WHAT TO WORK ON: Print the whole listing exactly.

SOURCE MATERIAL:
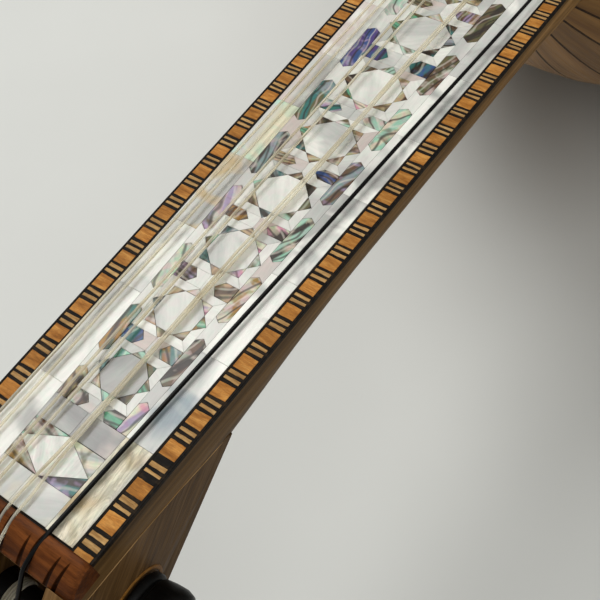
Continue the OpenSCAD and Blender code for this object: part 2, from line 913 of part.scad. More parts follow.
// One peg along +Y with its axis at the origin, head outward
module peg_shape(edge) {
    collar_y = edge + collar_gap;
    head_y = collar_y + collar_len + peg_neck_len;
    tip_y = edge + 1.5;
    inner_y = edge - cheek_t - 1;
    shoulder = 1.2;
    difference() {
        union() {
            rotate([-90, 0, 0])
                rotate_extrude()
                    polygon([[0, -tip_y], [peg_tip_r - 0.4, -tip_y], [peg_tip_r, -tip_y + 0.4],
                        [peg_tip_r, -inner_y], [peg_r, shoulder - inner_y], [peg_r, collar_y], [collar_r, collar_y],
                        [collar_r, collar_y + collar_len * 0.6], [collar_r - 1, collar_y + collar_len],
                        [peg_neck_r, collar_y + collar_len + 1.5], [peg_neck_r, head_y], [0, head_y]]);
            translate([0, head_y + head_r * 0.8, 0])
                rotate_extrude()
                    polygon([[0, -head_t / 2], [head_r - 2, -head_t / 2 + 1], [head_r, -head_t / 4],
                        [head_r, head_t / 4], [head_r - 2, head_t / 2 - 1], [0, head_t / 2]]);
        }
        translate([0, inner_y - winding_w - 1, -peg_r - 1])
            cylinder(h = 2 * peg_r + 2, r = peg_hole_r);
    }
}

module peg(k) {
    side = k % 2 == 1 ? -1 : 1;
    color([0.08, 0.08, 0.09])
        placed()
            in_pegbox()
                translate([peg_p(k), 0, peg_q(k)])
                    rotate([side > 0 ? 0 : 180, 37 * k, 0])
                        peg_shape(cheek_y(peg_p(k)));
}

// ---- Strings ----

function string_dir(s) = unit(bridge_point(string_holes[s - 1]) - nut_point(string_slots[s - 1]));
function peg_front(s) =
    let (k = string_pegs[s - 1], q = peg_q(k) - peg_r - winding_layer - winding_gap - string_dia(s) / 2)
        [to_x(peg_p(k), q), winding_y(s), to_z(peg_p(k), q)];

module string_bend(at, r) {
    translate(at)
        rotate([90, 0, 0])
            sphere(r * bead);
}

module string_run(s) {
    r = string_dia(s) / 2;
    slot = string_slots[s - 1];
    hole_end = bridge_point(string_holes[s - 1]) + string_dir(s) * (bridge_t + 0.6);
    color(s == 7 ? "black" : "ivory")
        placed() {
            rod(nut_point(slot), hole_end + string_dir(s) * knot_r, r);
            string_bend(nut_point(slot), r);
            rod(rest_point(slot), nut_point(slot), r);
            string_bend(rest_point(slot), r);
            rod(peg_front(s), rest_point(slot), r);
            translate(hole_end + string_dir(s) * knot_r)
                sphere(knot_r);
        }
}

module winding(s) {
    k = string_pegs[s - 1];
    color(s == 7 ? "black" : "ivory")
        placed()
            in_pegbox()
                translate([peg_p(k), winding_y(s) - winding_w / 2, peg_q(k)])
                    rotate([-90, 0, 0])
                        difference() {
                            cylinder(h = winding_w, r = peg_r + winding_layer);
                            translate([0, 0, -1])
                                cylinder(h = winding_w + 2, r = peg_r);
                        }
}

bowl_ribs();
rib_lines();
neck_block();
tail_block();
tail_clasp();
soundboard_bass();
soundboard_treble();
soundboard_braces();
edge_binding();
large_rose();
small_roses();
rose_rings();
pickguard();
bridge();
fingerboard();
neck_core();
marquetry_blocks();
marquetry_light_sticks();
marquetry_dark_sticks();
marquetry_lines();
pearl_bands();
pearl_ground();
star_centres();
star_points();
side_bars();
house_bars();
panel_diamonds();
nut();
cheek_bass();
cheek_treble();
pegbox_back();
pegbox_tongue();
pegbox_end();
for (k = [1 : 10])
    peg(k);
for (s = [1 : 7])
    string_run(s);
for (s = [1 : 7])
    winding(s);
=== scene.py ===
import math

import bmesh
import bpy
import numpy as np
from mathutils import Matrix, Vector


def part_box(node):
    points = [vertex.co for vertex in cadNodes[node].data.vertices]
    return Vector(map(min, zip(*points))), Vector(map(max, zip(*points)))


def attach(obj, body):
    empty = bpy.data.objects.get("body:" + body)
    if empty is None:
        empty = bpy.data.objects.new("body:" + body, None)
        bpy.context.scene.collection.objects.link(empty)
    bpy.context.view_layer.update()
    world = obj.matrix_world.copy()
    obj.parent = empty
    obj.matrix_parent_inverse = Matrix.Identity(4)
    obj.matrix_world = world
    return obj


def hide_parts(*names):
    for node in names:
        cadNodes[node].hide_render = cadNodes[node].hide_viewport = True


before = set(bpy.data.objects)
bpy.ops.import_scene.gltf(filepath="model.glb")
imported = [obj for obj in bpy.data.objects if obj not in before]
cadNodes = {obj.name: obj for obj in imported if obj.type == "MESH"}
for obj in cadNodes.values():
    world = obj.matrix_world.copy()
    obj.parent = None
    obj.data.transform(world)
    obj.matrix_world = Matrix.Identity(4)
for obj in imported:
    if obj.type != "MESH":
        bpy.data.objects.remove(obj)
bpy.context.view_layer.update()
print("frame loaded:", len(cadNodes), "nodes")

mm = 0.001
draw = np.random.default_rng(41)
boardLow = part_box("fingerboard")[0]
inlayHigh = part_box("marquetry_lines")[1]
origin = np.array([boardLow.x, 0.0, inlayHigh.z])      # the nut's front edge on the board's centre line


# Neck places in millimetres to the row frame in metres: scaled, then moved to the nut's front edge
def toRow(points):
    return np.asarray(points, float) * mm + origin


# Steps up smoothly from 0 to 1 between two values: 3t^2 - 2t^3
def smoothStep(low, high, x):
    t = np.clip((np.asarray(x, float) - low) / (high - low), 0, 1)
    return t * t * (3 - 2 * t)


# Angles evenly round a full turn
def fullTurn(sides):
    return np.linspace(0, 2 * np.pi, sides, endpoint=False)


# Quads between neighbouring rows of points; where closed, the last column joins the first
def gridFaces(rows, cols, closed=True, first=0):
    row, col = np.meshgrid(np.arange(rows - 1), np.arange(cols if closed else cols - 1), indexing="ij")
    right = (col + 1) % cols
    here, below = row * cols, (row + 1) * cols
    quads = np.stack([here + col, here + right, below + right, below + col], -1)
    return quads.reshape(-1, 4) + first


# A closed tube from rows of ring points: the side quads, and one face over each end
def tubeFaces(rows, cols, first=0):
    ends = np.stack([np.arange(cols)[::-1], np.arange(cols) + (rows - 1) * cols]) + first
    return [gridFaces(rows, cols, True, first), ends]


# The side quads of a ring of rows that closes on itself: the row after the last is the first
def loopFaces(rows, cols):
    return [gridFaces(rows + 1, cols) % (rows * cols)]


# Six times the volume inside the faces, as the sum of a.(b x c) over fans of triangles
def signedVolume(points, groups):
    total = 0.0
    for group in groups:
        for i in range(1, group.shape[1] - 1):
            a, b, c = points[group[:, 0]], points[group[:, i]], points[group[:, i + 1]]
            total += np.einsum("ij,ij->", a, np.cross(b, c))
    return total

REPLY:
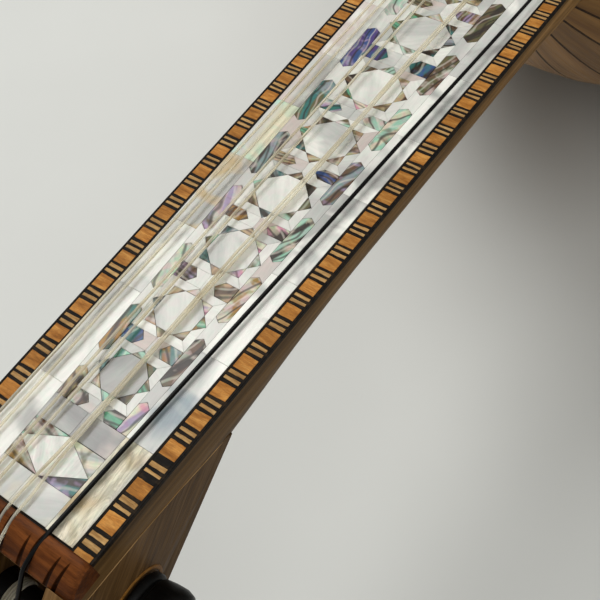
Continue the OpenSCAD and Blender code for this object: part 2, from line 913 of part.scad. More parts follow.
// One peg along +Y with its axis at the origin, head outward
module peg_shape(edge) {
    collar_y = edge + collar_gap;
    head_y = collar_y + collar_len + peg_neck_len;
    tip_y = edge + 1.5;
    inner_y = edge - cheek_t - 1;
    shoulder = 1.2;
    difference() {
        union() {
            rotate([-90, 0, 0])
                rotate_extrude()
                    polygon([[0, -tip_y], [peg_tip_r - 0.4, -tip_y], [peg_tip_r, -tip_y + 0.4],
                        [peg_tip_r, -inner_y], [peg_r, shoulder - inner_y], [peg_r, collar_y], [collar_r, collar_y],
                        [collar_r, collar_y + collar_len * 0.6], [collar_r - 1, collar_y + collar_len],
                        [peg_neck_r, collar_y + collar_len + 1.5], [peg_neck_r, head_y], [0, head_y]]);
            translate([0, head_y + head_r * 0.8, 0])
                rotate_extrude()
                    polygon([[0, -head_t / 2], [head_r - 2, -head_t / 2 + 1], [head_r, -head_t / 4],
                        [head_r, head_t / 4], [head_r - 2, head_t / 2 - 1], [0, head_t / 2]]);
        }
        translate([0, inner_y - winding_w - 1, -peg_r - 1])
            cylinder(h = 2 * peg_r + 2, r = peg_hole_r);
    }
}

module peg(k) {
    side = k % 2 == 1 ? -1 : 1;
    color([0.08, 0.08, 0.09])
        placed()
            in_pegbox()
                translate([peg_p(k), 0, peg_q(k)])
                    rotate([side > 0 ? 0 : 180, 37 * k, 0])
                        peg_shape(cheek_y(peg_p(k)));
}

// ---- Strings ----

function string_dir(s) = unit(bridge_point(string_holes[s - 1]) - nut_point(string_slots[s - 1]));
function peg_front(s) =
    let (k = string_pegs[s - 1], q = peg_q(k) - peg_r - winding_layer - winding_gap - string_dia(s) / 2)
        [to_x(peg_p(k), q), winding_y(s), to_z(peg_p(k), q)];

module string_bend(at, r) {
    translate(at)
        rotate([90, 0, 0])
            sphere(r * bead);
}

module string_run(s) {
    r = string_dia(s) / 2;
    slot = string_slots[s - 1];
    hole_end = bridge_point(string_holes[s - 1]) + string_dir(s) * (bridge_t + 0.6);
    color(s == 7 ? "black" : "ivory")
        placed() {
            rod(nut_point(slot), hole_end + string_dir(s) * knot_r, r);
            string_bend(nut_point(slot), r);
            rod(rest_point(slot), nut_point(slot), r);
            string_bend(rest_point(slot), r);
            rod(peg_front(s), rest_point(slot), r);
            translate(hole_end + string_dir(s) * knot_r)
                sphere(knot_r);
        }
}

module winding(s) {
    k = string_pegs[s - 1];
    color(s == 7 ? "black" : "ivory")
        placed()
            in_pegbox()
                translate([peg_p(k), winding_y(s) - winding_w / 2, peg_q(k)])
                    rotate([-90, 0, 0])
                        difference() {
                            cylinder(h = winding_w, r = peg_r + winding_layer);
                            translate([0, 0, -1])
                                cylinder(h = winding_w + 2, r = peg_r);
                        }
}

bowl_ribs();
rib_lines();
neck_block();
tail_block();
tail_clasp();
soundboard_bass();
soundboard_treble();
soundboard_braces();
edge_binding();
large_rose();
small_roses();
rose_rings();
pickguard();
bridge();
fingerboard();
neck_core();
marquetry_blocks();
marquetry_light_sticks();
marquetry_dark_sticks();
marquetry_lines();
pearl_bands();
pearl_ground();
star_centres();
star_points();
side_bars();
house_bars();
panel_diamonds();
nut();
cheek_bass();
cheek_treble();
pegbox_back();
pegbox_tongue();
pegbox_end();
for (k = [1 : 10])
    peg(k);
for (s = [1 : 7])
    string_run(s);
for (s = [1 : 7])
    winding(s);
=== scene.py ===
import math

import bmesh
import bpy
import numpy as np
from mathutils import Matrix, Vector


def part_box(node):
    points = [vertex.co for vertex in cadNodes[node].data.vertices]
    return Vector(map(min, zip(*points))), Vector(map(max, zip(*points)))


def attach(obj, body):
    empty = bpy.data.objects.get("body:" + body)
    if empty is None:
        empty = bpy.data.objects.new("body:" + body, None)
        bpy.context.scene.collection.objects.link(empty)
    bpy.context.view_layer.update()
    world = obj.matrix_world.copy()
    obj.parent = empty
    obj.matrix_parent_inverse = Matrix.Identity(4)
    obj.matrix_world = world
    return obj


def hide_parts(*names):
    for node in names:
        cadNodes[node].hide_render = cadNodes[node].hide_viewport = True


before = set(bpy.data.objects)
bpy.ops.import_scene.gltf(filepath="model.glb")
imported = [obj for obj in bpy.data.objects if obj not in before]
cadNodes = {obj.name: obj for obj in imported if obj.type == "MESH"}
for obj in cadNodes.values():
    world = obj.matrix_world.copy()
    obj.parent = None
    obj.data.transform(world)
    obj.matrix_world = Matrix.Identity(4)
for obj in imported:
    if obj.type != "MESH":
        bpy.data.objects.remove(obj)
bpy.context.view_layer.update()
print("frame loaded:", len(cadNodes), "nodes")

mm = 0.001
draw = np.random.default_rng(41)
boardLow = part_box("fingerboard")[0]
inlayHigh = part_box("marquetry_lines")[1]
origin = np.array([boardLow.x, 0.0, inlayHigh.z])      # the nut's front edge on the board's centre line


# Neck places in millimetres to the row frame in metres: scaled, then moved to the nut's front edge
def toRow(points):
    return np.asarray(points, float) * mm + origin


# Steps up smoothly from 0 to 1 between two values: 3t^2 - 2t^3
def smoothStep(low, high, x):
    t = np.clip((np.asarray(x, float) - low) / (high - low), 0, 1)
    return t * t * (3 - 2 * t)


# Angles evenly round a full turn
def fullTurn(sides):
    return np.linspace(0, 2 * np.pi, sides, endpoint=False)


# Quads between neighbouring rows of points; where closed, the last column joins the first
def gridFaces(rows, cols, closed=True, first=0):
    row, col = np.meshgrid(np.arange(rows - 1), np.arange(cols if closed else cols - 1), indexing="ij")
    right = (col + 1) % cols
    here, below = row * cols, (row + 1) * cols
    quads = np.stack([here + col, here + right, below + right, below + col], -1)
    return quads.reshape(-1, 4) + first


# A closed tube from rows of ring points: the side quads, and one face over each end
def tubeFaces(rows, cols, first=0):
    ends = np.stack([np.arange(cols)[::-1], np.arange(cols) + (rows - 1) * cols]) + first
    return [gridFaces(rows, cols, True, first), ends]


# The side quads of a ring of rows that closes on itself: the row after the last is the first
def loopFaces(rows, cols):
    return [gridFaces(rows + 1, cols) % (rows * cols)]


# Six times the volume inside the faces, as the sum of a.(b x c) over fans of triangles
def signedVolume(points, groups):
    total = 0.0
    for group in groups:
        for i in range(1, group.shape[1] - 1):
            a, b, c = points[group[:, 0]], points[group[:, i]], points[group[:, i + 1]]
            total += np.einsum("ij,ij->", a, np.cross(b, c))
    return total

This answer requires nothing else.